Antragstellung und Projektleitung: Prof. Dr. Axel Honneth (Sprecher), Prof. Dr. Klaus Günther, Prof. Dr. Kai-Olaf Maiwald, Prof. Dr. Juliane Rebentisch, Prof. Dr. Ferdinand Sutterlüty
Projektbearbeitung: Marie Diekmann, M. A., Dr. Judith Mohrmann, Sarah Mühlbacher, M. A., Dr. Sarah Speck, Dr. Inken Sürig, Felix Trautmann, M. A., N. N.
Das aus fünf Teilprojekten zusammengesetzte Verbundprojekt macht es sich zur Aufgabe, gezielt zur Umsetzung des übergreifenden Forschungsprogramms des Instituts beizutragen, indem es die systematische Reflexion in enger Verschränkung mit empirischen Studien fortentwickelt.
Ausgangspunkt bildet die Feststellung, dass es innerhalb der Gesellschaftstheorie inzwischen beinahe als ausgemacht gilt, dass die Verwirklichung normativer Prinzipien in der sozialen Wirklichkeit häufig zu Effekten führt, die den ursprünglichen Absichten widersprechen. Jeder erst einmal als sozialmoralischer Fortschritt zu verbuchende Prozess der rechtlichen Gleichstellung, der Liberalisierung und Demokratisierung scheint davon bedroht zu sein, entweder in wachsende Sozialkontrolle und Entmündigung, zunehmende Vermarktlichung oder politisch erzwungene Homogenisierung umzuschlagen. Den in dieser Beobachtung erfassten Sachverhalt wird sozialtheoretisch mit dem Konzept der normativen Paradoxie beschrieben.

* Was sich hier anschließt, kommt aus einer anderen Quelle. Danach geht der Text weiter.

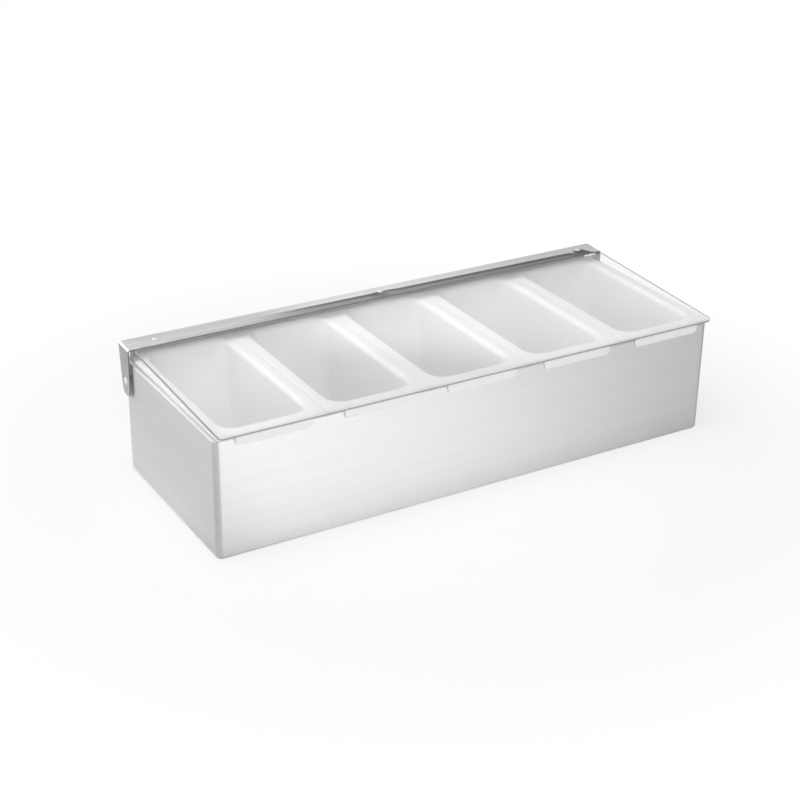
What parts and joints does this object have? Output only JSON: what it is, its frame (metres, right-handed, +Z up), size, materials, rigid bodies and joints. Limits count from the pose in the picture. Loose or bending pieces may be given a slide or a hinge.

Im Unterschied zur älteren Fortschrittsskepsis ist diese neue Bewusstseinsform durch eine erhöhte Aufmerksamkeit für die Zweischneidigkeit des normativen Fortschritts selbst gekennzeichnet. Während früher für die lebensweltlichen Rückschritte vor allem ungünstige ökonomische oder politische Umstände verantwortlich gemacht wurden, sind es heute vermehrt entweder die normativen Prinzipien selbst oder die Prozesse ihrer sozialen Institutionalisierung, die als Erklärung für die negativen Entwicklungen in Anschlag gebracht werden. Während eine reformorientierte Politik die Ursache der Verkehrung wahrscheinlich eher bei Fehlern in der Umsetzung sucht, dürfte konservative Politik dazu neigen, die Ursache in den normativen Prinzipien selbst zu vermuten.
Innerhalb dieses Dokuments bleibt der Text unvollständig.